▶ [WHAT THIS TASK INVOLVES]
Write the data out again, exactly as given.

▶ [GIVEN MATERIAL]
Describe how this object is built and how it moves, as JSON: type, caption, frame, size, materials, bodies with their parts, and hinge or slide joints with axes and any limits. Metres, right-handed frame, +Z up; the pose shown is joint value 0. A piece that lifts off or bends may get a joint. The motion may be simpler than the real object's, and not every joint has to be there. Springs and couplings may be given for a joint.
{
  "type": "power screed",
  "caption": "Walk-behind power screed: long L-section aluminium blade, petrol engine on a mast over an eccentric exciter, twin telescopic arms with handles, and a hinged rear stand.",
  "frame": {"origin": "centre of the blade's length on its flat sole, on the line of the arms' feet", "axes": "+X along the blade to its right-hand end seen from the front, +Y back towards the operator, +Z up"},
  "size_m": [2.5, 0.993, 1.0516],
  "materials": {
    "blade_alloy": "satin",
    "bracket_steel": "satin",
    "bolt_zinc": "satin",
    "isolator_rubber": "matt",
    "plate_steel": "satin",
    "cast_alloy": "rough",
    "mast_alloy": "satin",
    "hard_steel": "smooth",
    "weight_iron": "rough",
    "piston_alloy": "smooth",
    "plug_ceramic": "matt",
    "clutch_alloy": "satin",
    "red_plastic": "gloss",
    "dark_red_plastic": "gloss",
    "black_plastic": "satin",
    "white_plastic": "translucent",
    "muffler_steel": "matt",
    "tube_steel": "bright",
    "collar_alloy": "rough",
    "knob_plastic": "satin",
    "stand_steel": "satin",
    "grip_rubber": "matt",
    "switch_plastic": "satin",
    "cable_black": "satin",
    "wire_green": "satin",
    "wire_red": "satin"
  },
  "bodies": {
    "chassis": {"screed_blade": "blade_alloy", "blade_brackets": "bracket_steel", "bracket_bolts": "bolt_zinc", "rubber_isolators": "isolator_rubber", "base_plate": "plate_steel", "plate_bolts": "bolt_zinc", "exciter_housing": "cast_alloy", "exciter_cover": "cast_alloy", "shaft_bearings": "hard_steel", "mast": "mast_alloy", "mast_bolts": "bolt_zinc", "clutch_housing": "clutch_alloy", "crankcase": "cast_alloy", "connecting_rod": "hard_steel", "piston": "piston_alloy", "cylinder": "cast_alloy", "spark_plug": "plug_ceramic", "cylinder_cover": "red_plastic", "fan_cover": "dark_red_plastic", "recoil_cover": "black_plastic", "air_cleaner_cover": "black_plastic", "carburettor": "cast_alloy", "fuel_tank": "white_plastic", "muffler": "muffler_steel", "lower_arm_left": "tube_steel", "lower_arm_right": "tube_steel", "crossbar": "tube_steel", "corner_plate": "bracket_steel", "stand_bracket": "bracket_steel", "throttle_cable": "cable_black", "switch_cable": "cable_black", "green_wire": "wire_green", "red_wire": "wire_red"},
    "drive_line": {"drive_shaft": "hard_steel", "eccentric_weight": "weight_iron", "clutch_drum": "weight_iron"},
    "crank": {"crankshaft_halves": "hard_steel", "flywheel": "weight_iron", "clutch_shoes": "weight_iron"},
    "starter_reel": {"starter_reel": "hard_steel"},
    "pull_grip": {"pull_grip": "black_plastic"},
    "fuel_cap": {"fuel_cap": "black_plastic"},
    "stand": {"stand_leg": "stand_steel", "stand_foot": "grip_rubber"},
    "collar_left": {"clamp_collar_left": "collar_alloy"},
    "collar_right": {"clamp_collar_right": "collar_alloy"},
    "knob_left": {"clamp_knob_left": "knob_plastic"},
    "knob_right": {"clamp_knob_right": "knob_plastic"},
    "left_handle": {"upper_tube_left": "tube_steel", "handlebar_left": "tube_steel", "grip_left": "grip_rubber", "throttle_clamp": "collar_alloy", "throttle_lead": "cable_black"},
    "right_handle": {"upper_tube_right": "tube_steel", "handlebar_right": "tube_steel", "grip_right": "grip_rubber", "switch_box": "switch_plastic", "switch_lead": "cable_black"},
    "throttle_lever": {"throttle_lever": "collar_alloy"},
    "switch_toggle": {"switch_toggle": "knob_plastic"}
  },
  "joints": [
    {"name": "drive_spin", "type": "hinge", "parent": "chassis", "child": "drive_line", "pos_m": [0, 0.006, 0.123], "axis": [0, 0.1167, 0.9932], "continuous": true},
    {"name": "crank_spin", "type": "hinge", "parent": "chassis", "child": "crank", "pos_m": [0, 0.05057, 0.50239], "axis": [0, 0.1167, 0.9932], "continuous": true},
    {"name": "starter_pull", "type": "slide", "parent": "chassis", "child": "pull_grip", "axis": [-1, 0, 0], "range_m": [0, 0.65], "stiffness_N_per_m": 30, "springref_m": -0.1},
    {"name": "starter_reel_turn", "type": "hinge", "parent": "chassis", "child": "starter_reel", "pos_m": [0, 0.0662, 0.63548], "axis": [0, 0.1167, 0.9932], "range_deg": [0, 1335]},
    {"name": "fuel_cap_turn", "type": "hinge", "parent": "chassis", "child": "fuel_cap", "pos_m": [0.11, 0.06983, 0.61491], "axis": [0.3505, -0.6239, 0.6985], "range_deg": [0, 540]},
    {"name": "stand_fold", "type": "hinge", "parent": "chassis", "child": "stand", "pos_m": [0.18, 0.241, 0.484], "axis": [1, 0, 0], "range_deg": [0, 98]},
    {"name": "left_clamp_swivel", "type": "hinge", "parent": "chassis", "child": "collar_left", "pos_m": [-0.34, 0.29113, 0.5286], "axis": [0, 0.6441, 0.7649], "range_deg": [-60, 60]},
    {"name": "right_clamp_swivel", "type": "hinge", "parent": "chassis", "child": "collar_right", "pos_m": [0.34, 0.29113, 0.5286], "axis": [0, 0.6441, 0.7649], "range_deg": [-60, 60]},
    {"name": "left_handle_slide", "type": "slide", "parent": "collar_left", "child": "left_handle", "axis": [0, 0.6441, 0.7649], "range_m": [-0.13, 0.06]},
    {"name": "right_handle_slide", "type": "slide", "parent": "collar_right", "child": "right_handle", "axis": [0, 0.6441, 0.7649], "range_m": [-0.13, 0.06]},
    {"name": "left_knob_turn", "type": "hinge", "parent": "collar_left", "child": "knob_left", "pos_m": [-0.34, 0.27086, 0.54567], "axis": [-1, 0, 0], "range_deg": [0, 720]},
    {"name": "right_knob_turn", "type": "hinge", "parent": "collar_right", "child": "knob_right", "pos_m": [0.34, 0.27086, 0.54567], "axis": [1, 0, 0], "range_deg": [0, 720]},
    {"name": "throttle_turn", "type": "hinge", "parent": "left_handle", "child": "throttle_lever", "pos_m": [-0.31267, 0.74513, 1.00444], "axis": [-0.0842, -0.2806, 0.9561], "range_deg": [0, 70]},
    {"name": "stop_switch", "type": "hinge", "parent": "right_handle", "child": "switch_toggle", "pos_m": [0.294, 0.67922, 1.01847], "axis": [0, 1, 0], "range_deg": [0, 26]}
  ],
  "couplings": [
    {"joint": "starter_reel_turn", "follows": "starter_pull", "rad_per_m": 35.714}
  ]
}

▶ [WRITTEN SOLUTION]
Describe how this object is built and how it moves, as JSON: type, caption, frame, size, materials, bodies with their parts, and hinge or slide joints with axes and any limits. Metres, right-handed frame, +Z up; the pose shown is joint value 0. A piece that lifts off or bends may get a joint. The motion may be simpler than the real object's, and not every joint has to be there. Springs and couplings may be given for a joint.
{
  "type": "power screed",
  "caption": "Walk-behind power screed: long L-section aluminium blade, petrol engine on a mast over an eccentric exciter, twin telescopic arms with handles, and a hinged rear stand.",
  "frame": {"origin": "centre of the blade's length on its flat sole, on the line of the arms' feet", "axes": "+X along the blade to its right-hand end seen from the front, +Y back towards the operator, +Z up"},
  "size_m": [2.5, 0.993, 1.0516],
  "materials": {
    "blade_alloy": "satin",
    "bracket_steel": "satin",
    "bolt_zinc": "satin",
    "isolator_rubber": "matt",
    "plate_steel": "satin",
    "cast_alloy": "rough",
    "mast_alloy": "satin",
    "hard_steel": "smooth",
    "weight_iron": "rough",
    "piston_alloy": "smooth",
    "plug_ceramic": "matt",
    "clutch_alloy": "satin",
    "red_plastic": "gloss",
    "dark_red_plastic": "gloss",
    "black_plastic": "satin",
    "white_plastic": "translucent",
    "muffler_steel": "matt",
    "tube_steel": "bright",
    "collar_alloy": "rough",
    "knob_plastic": "satin",
    "stand_steel": "satin",
    "grip_rubber": "matt",
    "switch_plastic": "satin",
    "cable_black": "satin",
    "wire_green": "satin",
    "wire_red": "satin"
  },
  "bodies": {
    "chassis": {"screed_blade": "blade_alloy", "blade_brackets": "bracket_steel", "bracket_bolts": "bolt_zinc", "rubber_isolators": "isolator_rubber", "base_plate": "plate_steel", "plate_bolts": "bolt_zinc", "exciter_housing": "cast_alloy", "exciter_cover": "cast_alloy", "shaft_bearings": "hard_steel", "mast": "mast_alloy", "mast_bolts": "bolt_zinc", "clutch_housing": "clutch_alloy", "crankcase": "cast_alloy", "connecting_rod": "hard_steel", "piston": "piston_alloy", "cylinder": "cast_alloy", "spark_plug": "plug_ceramic", "cylinder_cover": "red_plastic", "fan_cover": "dark_red_plastic", "recoil_cover": "black_plastic", "air_cleaner_cover": "black_plastic", "carburettor": "cast_alloy", "fuel_tank": "white_plastic", "muffler": "muffler_steel", "lower_arm_left": "tube_steel", "lower_arm_right": "tube_steel", "crossbar": "tube_steel", "corner_plate": "bracket_steel", "stand_bracket": "bracket_steel", "throttle_cable": "cable_black", "switch_cable": "cable_black", "green_wire": "wire_green", "red_wire": "wire_red"},
    "drive_line": {"drive_shaft": "hard_steel", "eccentric_weight": "weight_iron", "clutch_drum": "weight_iron"},
    "crank": {"crankshaft_halves": "hard_steel", "flywheel": "weight_iron", "clutch_shoes": "weight_iron"},
    "starter_reel": {"starter_reel": "hard_steel"},
    "pull_grip": {"pull_grip": "black_plastic"},
    "fuel_cap": {"fuel_cap": "black_plastic"},
    "stand": {"stand_leg": "stand_steel", "stand_foot": "grip_rubber"},
    "collar_left": {"clamp_collar_left": "collar_alloy"},
    "collar_right": {"clamp_collar_right": "collar_alloy"},
    "knob_left": {"clamp_knob_left": "knob_plastic"},
    "knob_right": {"clamp_knob_right": "knob_plastic"},
    "left_handle": {"upper_tube_left": "tube_steel", "handlebar_left": "tube_steel", "grip_left": "grip_rubber", "throttle_clamp": "collar_alloy", "throttle_lead": "cable_black"},
    "right_handle": {"upper_tube_right": "tube_steel", "handlebar_right": "tube_steel", "grip_right": "grip_rubber", "switch_box": "switch_plastic", "switch_lead": "cable_black"},
    "throttle_lever": {"throttle_lever": "collar_alloy"},
    "switch_toggle": {"switch_toggle": "knob_plastic"}
  },
  "joints": [
    {"name": "drive_spin", "type": "hinge", "parent": "chassis", "child": "drive_line", "pos_m": [0, 0.006, 0.123], "axis": [0, 0.1167, 0.9932], "continuous": true},
    {"name": "crank_spin", "type": "hinge", "parent": "chassis", "child": "crank", "pos_m": [0, 0.05057, 0.50239], "axis": [0, 0.1167, 0.9932], "continuous": true},
    {"name": "starter_pull", "type": "slide", "parent": "chassis", "child": "pull_grip", "axis": [-1, 0, 0], "range_m": [0, 0.65], "stiffness_N_per_m": 30, "springref_m": -0.1},
    {"name": "starter_reel_turn", "type": "hinge", "parent": "chassis", "child": "starter_reel", "pos_m": [0, 0.0662, 0.63548], "axis": [0, 0.1167, 0.9932], "range_deg": [0, 1335]},
    {"name": "fuel_cap_turn", "type": "hinge", "parent": "chassis", "child": "fuel_cap", "pos_m": [0.11, 0.06983, 0.61491], "axis": [0.3505, -0.6239, 0.6985], "range_deg": [0, 540]},
    {"name": "stand_fold", "type": "hinge", "parent": "chassis", "child": "stand", "pos_m": [0.18, 0.241, 0.484], "axis": [1, 0, 0], "range_deg": [0, 98]},
    {"name": "left_clamp_swivel", "type": "hinge", "parent": "chassis", "child": "collar_left", "pos_m": [-0.34, 0.29113, 0.5286], "axis": [0, 0.6441, 0.7649], "range_deg": [-60, 60]},
    {"name": "right_clamp_swivel", "type": "hinge", "parent": "chassis", "child": "collar_right", "pos_m": [0.34, 0.29113, 0.5286], "axis": [0, 0.6441, 0.7649], "range_deg": [-60, 60]},
    {"name": "left_handle_slide", "type": "slide", "parent": "collar_left", "child": "left_handle", "axis": [0, 0.6441, 0.7649], "range_m": [-0.13, 0.06]},
    {"name": "right_handle_slide", "type": "slide", "parent": "collar_right", "child": "right_handle", "axis": [0, 0.6441, 0.7649], "range_m": [-0.13, 0.06]},
    {"name": "left_knob_turn", "type": "hinge", "parent": "collar_left", "child": "knob_left", "pos_m": [-0.34, 0.27086, 0.54567], "axis": [-1, 0, 0], "range_deg": [0, 720]},
    {"name": "right_knob_turn", "type": "hinge", "parent": "collar_right", "child": "knob_right", "pos_m": [0.34, 0.27086, 0.54567], "axis": [1, 0, 0], "range_deg": [0, 720]},
    {"name": "throttle_turn", "type": "hinge", "parent": "left_handle", "child": "throttle_lever", "pos_m": [-0.31267, 0.74513, 1.00444], "axis": [-0.0842, -0.2806, 0.9561], "range_deg": [0, 70]},
    {"name": "stop_switch", "type": "hinge", "parent": "right_handle", "child": "switch_toggle", "pos_m": [0.294, 0.67922, 1.01847], "axis": [0, 1, 0], "range_deg": [0, 26]}
  ],
  "couplings": [
    {"joint": "starter_reel_turn", "follows": "starter_pull", "rad_per_m": 35.714}
  ]
}